"Johannes Bronkhorst's Buddhist Teaching in India is a most welcome addition to the growing literature on early Indian Buddhism. Its structure is clear and precise, and the text is thorough, highly readable, and accurate. It will have useful application for both scholars and students and can easily be incorporated into classroom use."
Description
The earliest records we have today of what the Buddha said were written down several centuries after his death, and the body of teachings attributed to him continued to evolve in India for centuries afterward across a shifting cultural and political landscape. As one tradition within a diverse religious milieu that included even the Greek kingdoms of northwestern India, Buddhism had many opportunities to both influence and be influenced by competing schools of thought. Even within Buddhism, a proliferation of interpretive traditions produced a dynamic intellectual climate.
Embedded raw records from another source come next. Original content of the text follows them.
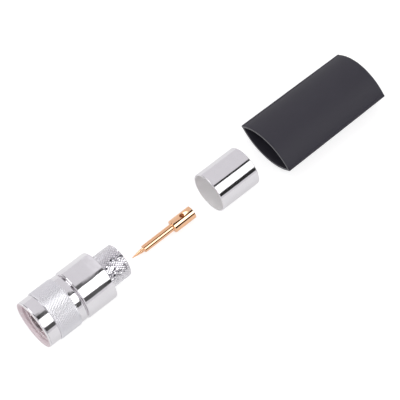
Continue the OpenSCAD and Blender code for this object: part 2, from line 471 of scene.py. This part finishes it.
def makeThreadRidge(s):
    startAlone()
    bpy.ops.mesh.primitive_plane_add(size=1)
    piece = bpy.context.object
    piece.name = piece.data.name = "threadRidge"
    depth = s["rootRadius"] - s["crestRadius"]
    editMode(piece)
    bpy.ops.mesh.select_all(action="SELECT")
    bpy.ops.transform.rotate(value=math.pi / 2, orient_axis="X", center_override=(0, 0, 0))
    bpy.ops.transform.resize(value=(s["rootWidth"] * mm, 1, depth * mm), center_override=(0, 0, 0))
    selectVerts(piece, lambda v: v.co.z < 0)
    bpy.ops.transform.resize(value=(s["crestWidth"] / s["rootWidth"], 1, 1), center_override=(0, 0, 0))
    bpy.ops.mesh.select_all(action="SELECT")
    middleRadius = (s["rootRadius"] + s["crestRadius"]) / 2
    bpy.ops.transform.translate(value=(s["start"] * mm, 0, middleRadius * mm))
    bpy.ops.mesh.delete(type="ONLY_FACE")
    objectMode()
    addModifier(piece, "SCREW", axis="X", angle=2 * math.pi, screw_offset=s["pitch"] * mm,
                iterations=s["turns"], steps=s["steps"], render_steps=s["steps"])
    editMode(piece)
    closeUp(piece)
    smoothTurned(piece, angle=40)
    settle(piece, plugAxis)
    return piece


# The body: one turned shape, and the diamonds of the crimp neck.

bodySizes = {
    "spigotStart": 11.4,
    "lipStart": 18.06,
    "lipRadius": 9.1,
    "barrelStart": 18.3,
    "neckStart": 31.7,
    "length": 41.5,
    "radius": 10.35,
    "bevel": 0.55,
    "spigotRadius": 7.0,
    "spigotBevel": 0.3,
    "grooveFrom": 14.2, "grooveTo": 15.4, "grooveRadius": 6.05,  # holds the retaining ring
    "neckCore": 6.62,
    "neckEdge": 0.2,
    "cableRadius": 5.9, "cableEdge": 0.1, "cableEnd": 21.0,
    "flangeSeat": 19.5, "flangeRadius": 5.5, "contactRadius": 5.0,
    "bevelShare": (0.4, 0.28),
    "softening": 0.06,
}


def makeBodyBarrel(s):
    radius, bevel, spigot = s["radius"], s["bevel"], s["spigotRadius"]
    inset, drop = bevel * s["bevelShare"][0], bevel * s["bevelShare"][1]
    profile = [
        (s["spigotStart"], s["contactRadius"]),
        (s["spigotStart"], spigot - s["spigotBevel"]),
        (s["spigotStart"] + s["spigotBevel"], spigot),
        (s["grooveFrom"], spigot),
        (s["grooveFrom"], s["grooveRadius"]),
        (s["grooveTo"], s["grooveRadius"]),
        (s["grooveTo"], spigot),
        (s["lipStart"], spigot),
        (s["lipStart"], s["lipRadius"]),
        (s["barrelStart"], s["lipRadius"]),
        (s["barrelStart"], radius - bevel),
        (s["barrelStart"] + inset, radius - drop),
        (s["barrelStart"] + bevel, radius),
        (s["neckStart"] - bevel, radius),
        (s["neckStart"] - inset, radius - drop),
        (s["neckStart"], radius - bevel),
        (s["neckStart"], s["neckCore"]),
        (s["length"] - s["neckEdge"], s["neckCore"]),
        (s["length"], s["neckCore"] - s["neckEdge"]),
        (s["length"], s["cableRadius"] + s["cableEdge"]),
        (s["length"] - s["cableEdge"], s["cableRadius"]),
        (s["cableEnd"], s["cableRadius"]),
        (s["cableEnd"], s["flangeRadius"]),
        (s["flangeSeat"], s["flangeRadius"]),
        (s["flangeSeat"], s["contactRadius"]),
    ]
    piece = turnedPiece("bodyBarrel", profile)
    softenEdges(piece, s["softening"])
    smoothTurned(piece)
    settle(piece, plugAxis)
    return piece


neckSizes = {
    "cuts": 44,
    "rows": 14,
    "rootRadius": 6.7,
    "cutWidth": 0.12,
    "cutDepth": 0.27,
    "uneven": 0.07, "unevenSeed": 11,
    "endGap": 0.3,
    "innerRadius": 6.5,
}


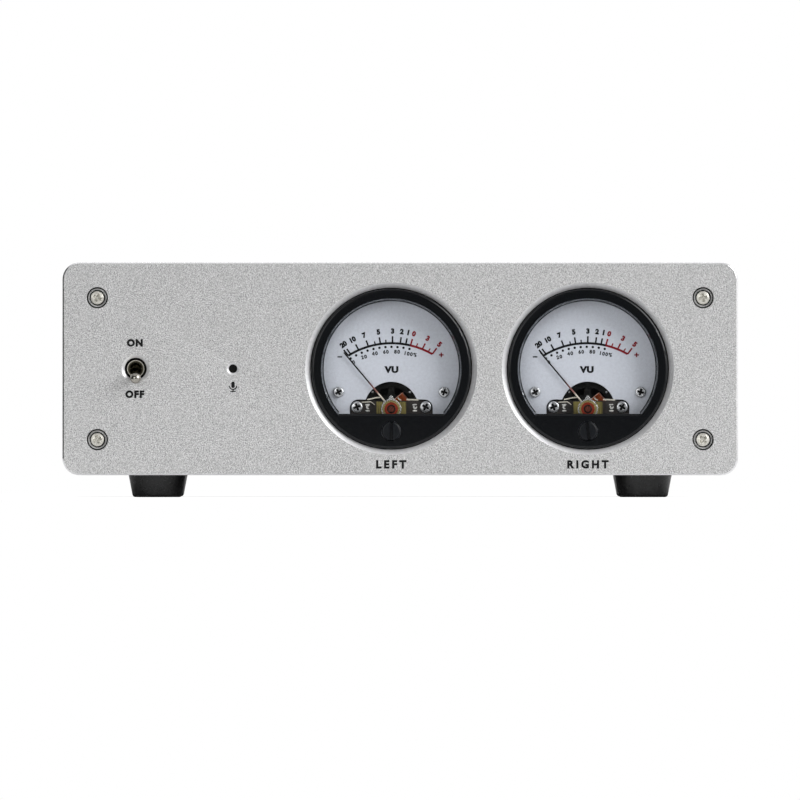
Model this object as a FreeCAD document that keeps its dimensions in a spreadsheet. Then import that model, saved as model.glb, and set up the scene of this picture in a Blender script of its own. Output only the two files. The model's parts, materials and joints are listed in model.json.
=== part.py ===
import FreeCAD, Part
import math
import os
import Sketcher
from FreeCAD import Placement, Rotation, Vector

# A twin analog level meter in a low metal case: a thick aluminium front panel with two round
# moving-coil meters, a toggle switch and a microphone hole, on a folded steel case with four feet.
# X runs to the right, Y from the front to the back, Z up, and Z = 0 is the table under the feet.

doc = FreeCAD.newDocument("level_meter")
sheet = doc.addObject("Spreadsheet::Sheet", "Sizes")

SIZES = {
    # the case as a whole
    "panel_width": 238.0,
    "panel_height": 75.0,
    "panel_thickness": 6.0,
    "panel_corner": 6.0,
    "panel_edge": 0.5,
    "panel_lift": 7.8,
    "front_face": -65.2232,
    "case_depth": 130.0,
    "case_width": 232.0,
    "case_lift": 9.0,
    "case_top": 80.8,
    "tray_sheet": 1.2,
    "cover_sheet": 1.0,
    "bend_radius": 1.6,
    # what goes through the panel
    "screw_across": 106.7,
    "screw_up": 25.0,
    "screw_shank": 1.5,
    "screw_head": 2.75,
    "counterbore": 3.75,
    "counterbore_depth": 3.2,
    "switch_place": -93.2,
    "switch_hole": 3.87,
    "mic_place": -58.9,
    "mic_hole": 1.5,
    "mic_radius": 4.85,
    # the feet
    "foot_across": 85.7,
    "foot_front": 20.0,
    "foot_rear": 116.0,
    "foot_top_radius": 10.35,
    "foot_bottom_radius": 8.85,
    # the toggle switch
    "bushing_radius": 3.0,
    "bushing_front": 2.5,
    "lever_pivot": 6.5,
    "lever_length": 13.1,
    "lever_rest": 15.0,
    "ball_radius": 1.9,
    "pin_radius": 0.5,
    # the meters
    "left_meter": -3.15,
    "right_meter": 66.15,
    "meter_hole": 28.5,
    "bezel_radius": 28.2,
    "bezel_set_back": 0.5,
    "window_radius": 24.15,
    "skirt_radius": 26.0,
    "lens_seat": 24.9,
    "lens_depth": 2.3,
    "lens_thickness": 1.2,
    "mask_top": -15.9,
    "can_depth": 26.0,
    "can_wall": 1.4,
    "can_floor": 2.0,
    "dial_depth": 8.5,
    "dial_radius": 24.4,
    "dial_thickness": 0.5,
    "dial_screw_across": 18.6,
    "dial_screw_up": -8.25,
    # the movement, about its pivot
    "pivot_drop": 14.2,
    "adjuster_drop": 22.0,
    "adjuster_radius": 3.42,
    "eccentric": 1.2,
    "bar_front": 8.8,
    "bar_thickness": 1.2,
    "bar_screw_across": 12.1,
    "bar_screw_up": 0.7,
    "bridge_front": 5.6,
    "bridge_thickness": 0.6,
    "bridge_half_width": 5.2,
    "boss_radius": 3.05,
    "pointer_depth": 7.5,
    "pointer_reach": 26.0,
    "pointer_rest": 40.0,
    "coil_front": 10.6,
    "coil_back": 21.8,
    "coil_reach": 7.0,
    "coil_wire": 1.0,
    "coil_half_width": 2.0,
    "core_radius": 5.2,
    "yoke_bore": 7.6,
    "yoke_radius": 10.2,
    "yoke_front": 12.0,
    # the circuit board and the sockets behind
    "board_lift": 16.2,
    "board_front": 62.0,
    "board_back": 127.0,
    "board_half_width": 62.0,
    "board_thickness": 1.6,
    "jack_place": -36.0,
    "jack_spacing": 14.0,
    "jack_height": 27.0,
    "jack_radius": 4.15,
    "jack_reach": 8.5,
    "power_place": 40.0,
}


class Size:
    """A number that remembers the sheet expression it comes from."""

    def __init__(self, value, text=None):
        self.value = float(value)
        self.text = text or f"({self.value:.10g})"
        self.linked = "Sizes." in self.text

    def __add__(self, other):
        other = as_size(other)
        return Size(self.value + other.value, f"({self.text} + {other.text})")

    def __sub__(self, other):
        other = as_size(other)
        return Size(self.value - other.value, f"({self.text} - {other.text})")

    def __mul__(self, other):
        other = as_size(other)
        return Size(self.value * other.value, f"({self.text} * {other.text})")

    def __truediv__(self, other):
        other = as_size(other)
        return Size(self.value / other.value, f"({self.text} / {other.text})")

    def __radd__(self, other):
        return as_size(other) + self

    def __rsub__(self, other):
        return as_size(other) - self

    def __rmul__(self, other):
        return as_size(other) * self

    def __neg__(self):
        return Size(-self.value, f"(0 - {self.text})")


def as_size(amount):
    """A plain number as a Size, and a Size as it is."""
    return amount if isinstance(amount, Size) else Size(amount)


class Words:
    """The sheet's words, each as a Size."""


s = Words()
for row, (word, value) in enumerate(SIZES.items(), start=1):
    sheet.set(f"A{row}", str(value))
    sheet.setAlias(f"A{row}", word)
    setattr(s, word, Size(value, f"Sizes.{word}"))
doc.recompute()

PANEL_CENTRE = s.panel_lift + s.panel_height / 2

# Sizes that more than one piece shares but that nothing else is worked out from.
NUT_HEIGHT = 2.0
NUT_FLATS = 8.0
NUT_ROOM = 5.5          # radius of the pocket for the switch's nut in the back of the panel
MIC_SKIN = 2.0          # metal left in front of the microphone
BOOT_WALL = 0.8
POWER_HEIGHT = 24.3     # middle of the power socket above the table
POWER_MOUTH = 4.0
STEM = 1.8              # radius of the zero adjuster's stem
SHAFT = 0.5             # radius of the coil's front shaft
FRONT_PIN = 0.28
REAR_PIN = 0.4
REAR_BEARING = 1.8      # height of the rear bearing on the can's floor
TERMINAL_ACROSS = 14.0
TERMINAL_UP = 4.0
DIAL_SCREW = 0.9        # radii of the shanks of the small screws inside a meter
BAR_SCREW = 1.0
COVER_SCREW_STEP = 38.0
COVER_SCREWS = [30.0 + number * COVER_SCREW_STEP for number in range(3)]
COVER_SCREW_HEIGHT = 15.0
SPRING_OUTER = 3.6      # where the hairspring ends on the zero lever's tab
SPRING_DEPTH = 6.6
SPRING_HEIGHT = 0.3
SPRING_STRIP = 0.14
JEWEL_SHANK = 1.2
POINTER_SHEET = 0.25
BALANCE_DROP = 5.8      # how far below the pivot the pointer's balance weight sits
BALANCE_RADIUS = 1.37

nodes = []


# ---------------------------------------------------------------- ways of making a piece

def bind(item, name, amount):
    """Give a property its amount, tied to the sheet where the amount comes from there."""
    item.setExpression(name, as_size(amount).text)


def new_body(label, x, y, z):
    """An empty body with its own name, placed with its axes along the case's axes."""
    body = doc.addObject("PartDesign::Body", label)
    body.Label = label
    bind(body, "Placement.Base.x", x)
    bind(body, "Placement.Base.y", y)
    bind(body, "Placement.Base.z", z)
    nodes.append(body)
    return body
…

Johannes Bronkhorst here tracks the development of Buddhist teachings both within the larger Indian context and among Buddhism's many schools, shedding light on the sources and trajectory of such ideas as dharma theory, emptiness, the bodhisattva ideal, buddha nature, formal logic, and idealism. In these pages, we discover the roots of the doctrinal debates that have animated the Buddhist tradition up until the present day.
Reviews
"In this wonderful contribution to the field of Buddhist studies, Johannes Bronkhorst provides a historical context for the earliest centuries of the Buddha's teachings in India. He delineates what the Buddha inherited, transformed, and originated, and the ways that scholars, both American and European, have struggled to make sense of Buddhist doctrine and its place in Indian history. Bronkhorst explains the central ideas of Indian Buddhism with great dexterity, placing them in conversation with the teachings of other traditions, such as Jainism and Brahmanism. With abundant examples from canonical materials, Bronkhorst makes the subtleties of scholarly debates come alive for both laymen and scholars."